Add market concentration to your preferred specification using OLS, full fixed effects, and random effects. What do you conclude about the effects of market concentration on airfares? Is this result robust across the three estimation methods? Does including the concentration measure change the estimated relationship between airfare and distance?

b. Is Portland expensive or cheap when market concentration is considered?

Re-examine the residuals from your two city-pairs that you used in Exercise 1 (d) using the OLS residuals when market concentration is included. Does market concentration help explain why these fares were unusually high or low when you controlled only for distance? Now re-run the alternative fixed-effects estimator from Exercise 1 (f) with the city dummies and re-do the comparison of Portland against the other West Coast cities. Does market concentration help explain differences between Portland and these cities?

Exercise 3: Effects of Market Size

Full planes are cheaper (per passenger) than empty ones, so costs, and therefore fares, might be lower on heavily traveled routes.
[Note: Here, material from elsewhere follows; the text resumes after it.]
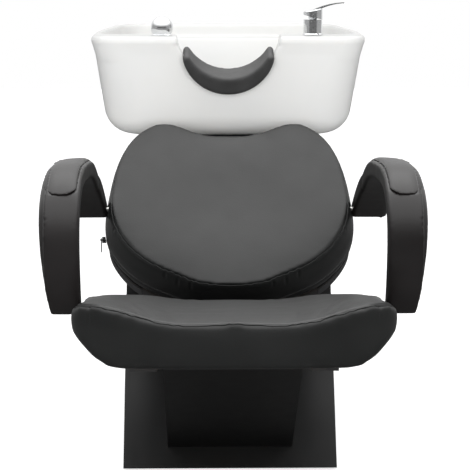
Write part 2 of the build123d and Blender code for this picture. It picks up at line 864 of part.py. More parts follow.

The variable passen is the average number of passengers per day flying the route.

a. Estimating the effect of market size

Add the variable passen to your regressions. Should it be entered in log form? Does it need a quadratic term? What effect does market size seem to have on fares? What is the estimated effect? Does it correspond with what you expected? How, if at all, and why, does including market size affect the relationship between airfares and the variables (distance, market concentration, year, and perhaps the city dummies) that you previously entered in the regression? Is this result consistent across OLS, fixed effects, random effects, and the alternative fixed-effects estimators?

b. What are we estimating?

Consider the equation you estimated in part (a). Is passen likely to be exogenous? What effects will this have on your estimates? Are you estimating a supply curve, a demand curve, or something else? How might we deal with this difficulty?